I say overwrought advisedly, for it was reported in the press a short time ago that a child going home from a cinematograph hall pleaded piteously with a policeman to protect him from those two men with long beards that were following him. The two men with long beards were two ruffians that he had seen, and actually supposed to be living beings, in a cinematograph film that night …

… A census was taken on a certain Saturday in November last, in Liverpool, with the result that it was proved that there were 13,332 children below the age of fourteen present at matinees held in twenty-seven halls in that city, which appeared to cater especially for children so far as the price of entrance was concerned. The children’s ages … ranged from four or five up to thirteen, and they were viewing the ordinary films shown at the other performances during the rest of the week. Parts of the programme were composed of pictures of a sensational character, some showing crimes, others serious accidents, while not a few were suggestive of immorality.
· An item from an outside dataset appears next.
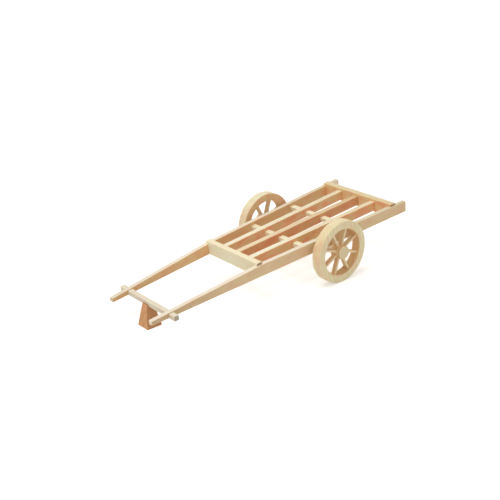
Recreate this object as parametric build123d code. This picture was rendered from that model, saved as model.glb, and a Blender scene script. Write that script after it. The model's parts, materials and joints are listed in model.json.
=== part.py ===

Comment: Canon Hardwicke Drummond Rawnsley (1851-1920) was an outspoken critic of the cinema, who wrote and lectured widely on its supposed evil effects on children. The Dante film referred to is the Italian production L’inferno (1911). The troupe of actors going to Palestine is a reference to the American film company Kalem’s production of From the Manger to the Cross, made in 1912. George A. Redford was the first president of the British Board of Film Censors.